Michał Olszewski przyznał, że także dla aktorów jest to ciekawe doświadczenie.
– Według mnie trudniejsze, dlatego że czytane to jest początkowy etap prób. Jeszcze nie do końca stajemy się tymi postaciami, które gramy. Jest to płynne, surowe i dla aktora wydaje mi się trudniejsze, bo trzeba się kupić na tekście, którego się dobrze nie zna, bo nie jesteśmy w stanie się go dobrze nauczyć, dobrze poznać. Trudno też jest w tak krótkim czasie zbudować pełną, wielopłaszczyznową postać. Natomiast dla widza jest to ciekawe, bo obserwuje wszystko od kuchni, jak to się wszystko zaczyna, jak aktorzy zaczynają pracować nad rolą – powiedział.
Premierowe czytanie dramatu Michała Zdunika odbędzie się w sobotę, 14 października, o godz. 18.00. Podczas premiery zabrzmi muzyka na żywo, w wykonaniu kompozytora i wiolonczelisty Marcina Zdunika.
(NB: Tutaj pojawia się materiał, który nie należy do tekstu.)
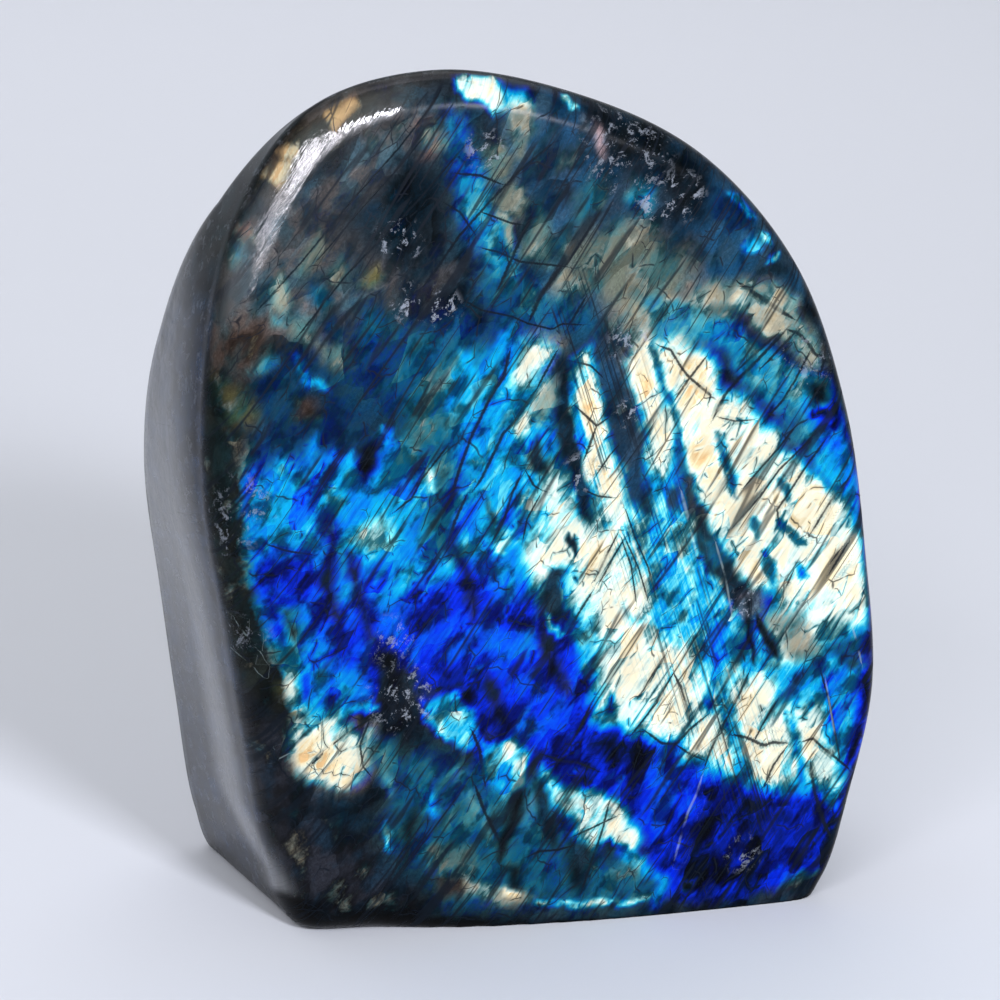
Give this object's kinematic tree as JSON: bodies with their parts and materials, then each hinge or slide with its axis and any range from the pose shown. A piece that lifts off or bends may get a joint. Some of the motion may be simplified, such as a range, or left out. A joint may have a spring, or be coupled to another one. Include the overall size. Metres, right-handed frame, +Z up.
{
  "type": "polished labradorite freeform",
  "caption": "Free-standing polished labradorite slab with a rounded outline, soft edges, a flat sawn base and an iridescent blue, cyan and cream front face.",
  "frame": {"origin": "centre of the bounding box in plan, on the flat base that the stone stands on", "axes": "+Z up, the colourful front face looks along -Y, +X along the width, to the right as seen from the front"},
  "size_m": [0.1424, 0.0722, 0.171],
  "materials": {
    "labradorite": "polished, glossy, with an iridescent blue to cream play of colour on the front face and dark grey elsewhere"
  },
  "bodies": {
    "root": {"labradorite_freeform": "labradorite"}
  },
  "joints": []
}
Dorosła widownia będzie mogła wysłuchać „Przypowieści o Stanisławie Misakowskim” także 15 października, o godz. 18.00.
Wydarzenie jest przeznaczone dla osób od 16. roku życia.
Warsztaty i zaproszenie dla uchodźców z Ukrainy
Teatr zaprasza także uchodźców z Ukrainy – podczas czytania będą wyświetlane teksty w tłumaczeniu na język ukraiński. Aby ułatwić widzom udział w wydarzeniu, teatr zorganizuje w tym czasie warsztaty integracyjne dla dzieci z aktorem Andrzejem Kubą Sielskim. Na warsztaty obowiązują zapisy.
Wstęp na wszystkie wydarzenia jest bezpłatny, obowiązuje rezerwacja miejsc pod numerem telefonu: 888-216-498.
Czytania dramatu dla grup młodzieży szkolnej odbędą się 17 i 18 października, o godz. 9.00 i 11.00. Po nich zaplanowano warsztaty w Muzeum Dialogu Kultur – oddziale Muzeum Narodowego w Kielcach, dotyczące dialogu i integracji. Informacje i rezerwacje pod numerem telefonu: 698-859-302 lub mailowo: agnieszka.golebiowska@teatrkubus.pl.
Czytanie dramatu jest kluczowym elementem projektu „Język obcy – język ojczysty. Historia Stanisława Misakowskiego”, dofinansowanego ze środków ministra kultury i dziedzictwa narodowego, w ramach programu Narodowego Centrum Kultury „Kultura – interwencje. Edycja 2023”. Kwota dofinansowania to 56 560 zł.